All of these are powerful high PR dofollow links, but don’t get obsessed with that; you want to have backlinks that send visitors to your website, and not necessarily link juice. My tests show clearly that getting a nofollow link from a highly trafficked site will do wonders to your website traffic, as well as to its search engine rankings.
In the end, you want to have as many backlinks that send human visitors to your website as possible; Google will reward you for that. And while the Alexa rank doesn’t offer a precise evaluation of the amount of website traffic, it’s still a good indicator of the website’s popularity.
What about “useful travel resources”? Jane’s dictionary would be a perfect fit for this. I have said that we want to do some filtering, in order to limit the amount of results, so we’ll keep the quotation marks this time.

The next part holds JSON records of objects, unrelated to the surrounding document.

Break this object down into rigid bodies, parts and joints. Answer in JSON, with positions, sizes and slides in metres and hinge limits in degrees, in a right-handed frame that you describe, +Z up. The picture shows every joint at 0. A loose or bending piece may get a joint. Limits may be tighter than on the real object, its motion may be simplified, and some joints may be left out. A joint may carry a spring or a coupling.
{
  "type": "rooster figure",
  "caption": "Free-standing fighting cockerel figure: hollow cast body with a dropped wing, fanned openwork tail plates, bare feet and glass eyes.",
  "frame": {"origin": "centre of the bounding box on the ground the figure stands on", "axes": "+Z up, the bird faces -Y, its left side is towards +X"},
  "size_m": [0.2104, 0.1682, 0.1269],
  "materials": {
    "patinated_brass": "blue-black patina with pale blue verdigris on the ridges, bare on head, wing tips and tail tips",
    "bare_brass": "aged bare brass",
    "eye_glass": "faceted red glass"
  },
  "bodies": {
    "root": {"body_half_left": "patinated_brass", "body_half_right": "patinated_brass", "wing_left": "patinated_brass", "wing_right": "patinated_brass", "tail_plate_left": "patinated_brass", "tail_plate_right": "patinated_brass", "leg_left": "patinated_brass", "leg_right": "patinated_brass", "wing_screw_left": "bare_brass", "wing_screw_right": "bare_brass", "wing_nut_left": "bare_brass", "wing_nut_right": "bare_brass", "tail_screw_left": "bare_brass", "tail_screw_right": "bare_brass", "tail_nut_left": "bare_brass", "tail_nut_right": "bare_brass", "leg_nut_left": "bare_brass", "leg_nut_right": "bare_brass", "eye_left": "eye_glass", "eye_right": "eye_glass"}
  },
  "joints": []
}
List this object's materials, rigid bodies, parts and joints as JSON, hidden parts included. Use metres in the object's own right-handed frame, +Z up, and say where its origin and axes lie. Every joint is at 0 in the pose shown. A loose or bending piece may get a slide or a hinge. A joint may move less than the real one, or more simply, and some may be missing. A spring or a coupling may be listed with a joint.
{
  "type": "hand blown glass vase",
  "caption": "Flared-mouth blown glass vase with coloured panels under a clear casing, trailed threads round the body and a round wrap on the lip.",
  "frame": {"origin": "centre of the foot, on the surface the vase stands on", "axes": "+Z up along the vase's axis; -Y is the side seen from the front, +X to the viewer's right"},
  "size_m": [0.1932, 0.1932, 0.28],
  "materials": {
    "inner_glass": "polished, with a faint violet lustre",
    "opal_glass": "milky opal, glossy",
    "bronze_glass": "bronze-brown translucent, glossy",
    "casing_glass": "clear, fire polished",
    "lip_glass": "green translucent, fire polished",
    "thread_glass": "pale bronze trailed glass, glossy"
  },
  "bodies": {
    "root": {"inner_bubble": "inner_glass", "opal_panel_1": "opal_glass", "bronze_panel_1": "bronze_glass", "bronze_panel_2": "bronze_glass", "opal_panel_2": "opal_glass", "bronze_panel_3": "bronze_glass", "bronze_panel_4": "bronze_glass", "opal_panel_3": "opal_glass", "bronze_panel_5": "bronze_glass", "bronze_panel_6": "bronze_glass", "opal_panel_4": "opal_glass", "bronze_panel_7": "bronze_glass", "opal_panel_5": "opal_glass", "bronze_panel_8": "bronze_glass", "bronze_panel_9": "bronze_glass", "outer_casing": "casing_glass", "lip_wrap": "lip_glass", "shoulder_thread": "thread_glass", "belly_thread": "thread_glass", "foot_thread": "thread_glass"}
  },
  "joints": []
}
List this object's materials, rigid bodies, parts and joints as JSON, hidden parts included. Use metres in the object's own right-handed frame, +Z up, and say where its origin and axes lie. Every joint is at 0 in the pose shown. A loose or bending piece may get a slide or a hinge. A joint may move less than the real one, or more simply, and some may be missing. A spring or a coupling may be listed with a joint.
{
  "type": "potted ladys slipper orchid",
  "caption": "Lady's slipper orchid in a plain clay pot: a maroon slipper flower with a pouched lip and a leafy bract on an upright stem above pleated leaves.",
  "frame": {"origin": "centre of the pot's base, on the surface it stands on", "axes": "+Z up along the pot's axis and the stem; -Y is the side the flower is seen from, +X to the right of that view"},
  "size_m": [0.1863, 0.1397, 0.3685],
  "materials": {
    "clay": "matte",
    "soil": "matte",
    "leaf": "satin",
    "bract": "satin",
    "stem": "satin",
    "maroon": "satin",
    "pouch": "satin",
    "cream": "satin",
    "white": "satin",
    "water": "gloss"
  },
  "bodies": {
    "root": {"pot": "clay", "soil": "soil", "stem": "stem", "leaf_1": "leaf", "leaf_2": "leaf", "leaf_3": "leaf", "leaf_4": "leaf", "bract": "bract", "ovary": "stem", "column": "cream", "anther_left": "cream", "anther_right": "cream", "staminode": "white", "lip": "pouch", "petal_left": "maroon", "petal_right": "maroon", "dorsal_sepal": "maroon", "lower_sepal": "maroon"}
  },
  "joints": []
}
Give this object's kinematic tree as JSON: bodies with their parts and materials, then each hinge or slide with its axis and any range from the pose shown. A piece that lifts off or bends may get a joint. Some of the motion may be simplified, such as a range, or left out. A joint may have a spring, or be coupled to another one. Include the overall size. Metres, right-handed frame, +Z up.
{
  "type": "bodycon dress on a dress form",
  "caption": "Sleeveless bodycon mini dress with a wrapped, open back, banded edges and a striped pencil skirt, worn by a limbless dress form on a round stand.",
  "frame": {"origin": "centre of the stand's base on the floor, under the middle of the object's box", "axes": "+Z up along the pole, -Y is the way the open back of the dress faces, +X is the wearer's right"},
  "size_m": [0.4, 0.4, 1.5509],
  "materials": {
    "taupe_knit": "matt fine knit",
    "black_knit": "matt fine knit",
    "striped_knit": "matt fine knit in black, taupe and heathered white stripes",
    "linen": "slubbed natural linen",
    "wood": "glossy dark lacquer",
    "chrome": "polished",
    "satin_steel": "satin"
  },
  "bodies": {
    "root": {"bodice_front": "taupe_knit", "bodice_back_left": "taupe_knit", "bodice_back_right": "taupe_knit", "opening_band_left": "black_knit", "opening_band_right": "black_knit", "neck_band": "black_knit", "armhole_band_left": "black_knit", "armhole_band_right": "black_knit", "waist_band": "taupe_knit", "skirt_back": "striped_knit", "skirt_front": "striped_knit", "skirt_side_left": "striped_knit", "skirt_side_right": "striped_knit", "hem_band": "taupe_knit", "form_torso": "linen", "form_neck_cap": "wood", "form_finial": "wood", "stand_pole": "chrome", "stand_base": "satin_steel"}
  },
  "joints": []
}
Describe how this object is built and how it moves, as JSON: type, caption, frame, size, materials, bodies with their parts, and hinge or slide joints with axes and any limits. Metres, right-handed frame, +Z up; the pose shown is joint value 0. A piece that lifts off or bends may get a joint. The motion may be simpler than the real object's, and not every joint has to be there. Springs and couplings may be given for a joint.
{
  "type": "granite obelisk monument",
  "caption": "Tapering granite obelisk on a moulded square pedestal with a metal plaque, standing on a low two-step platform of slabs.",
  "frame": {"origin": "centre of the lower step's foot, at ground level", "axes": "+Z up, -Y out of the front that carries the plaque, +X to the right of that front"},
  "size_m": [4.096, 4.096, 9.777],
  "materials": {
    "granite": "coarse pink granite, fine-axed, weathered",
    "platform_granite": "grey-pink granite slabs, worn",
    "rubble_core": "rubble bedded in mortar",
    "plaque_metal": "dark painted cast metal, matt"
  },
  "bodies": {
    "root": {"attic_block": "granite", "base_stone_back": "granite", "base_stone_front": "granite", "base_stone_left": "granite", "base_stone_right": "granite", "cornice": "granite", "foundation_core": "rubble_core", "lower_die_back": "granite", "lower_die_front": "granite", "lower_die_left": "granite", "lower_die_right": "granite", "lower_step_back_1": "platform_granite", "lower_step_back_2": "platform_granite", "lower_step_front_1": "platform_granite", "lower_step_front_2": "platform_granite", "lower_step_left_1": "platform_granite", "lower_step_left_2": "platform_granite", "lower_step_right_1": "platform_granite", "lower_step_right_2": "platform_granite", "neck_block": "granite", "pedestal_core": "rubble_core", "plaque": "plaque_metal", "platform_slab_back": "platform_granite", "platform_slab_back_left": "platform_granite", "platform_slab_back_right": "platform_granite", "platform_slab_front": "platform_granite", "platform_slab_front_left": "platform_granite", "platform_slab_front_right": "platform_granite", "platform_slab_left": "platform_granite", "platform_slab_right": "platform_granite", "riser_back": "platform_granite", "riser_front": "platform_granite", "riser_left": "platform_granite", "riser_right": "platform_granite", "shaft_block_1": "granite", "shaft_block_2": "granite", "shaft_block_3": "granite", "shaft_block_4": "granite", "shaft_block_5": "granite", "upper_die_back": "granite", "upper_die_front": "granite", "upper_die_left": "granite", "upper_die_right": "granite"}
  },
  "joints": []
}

Now we have gotten about 33,000 results; if you examine all the results that are displayed on the first Google page, you will notice that they point to websites from Italy, Greece, Vietnam, etc. Fortunately, Jane’s dictionary is such a comprehensive resource that it is a perfect fit for any of these sites, so you will get another set of good potential link targets.
Nobody stops you from going beyond the first search results page, of course; in fact, by checking out the first 3… 5 pages, you might discover even better link targets. And while your competitors will continue to build thousands of low quality links each month, only to discover that the next Google algorithm update has devalued them, your top quality backlinks will continue to send lots of visitors and boost your search engine rankings for the years to come.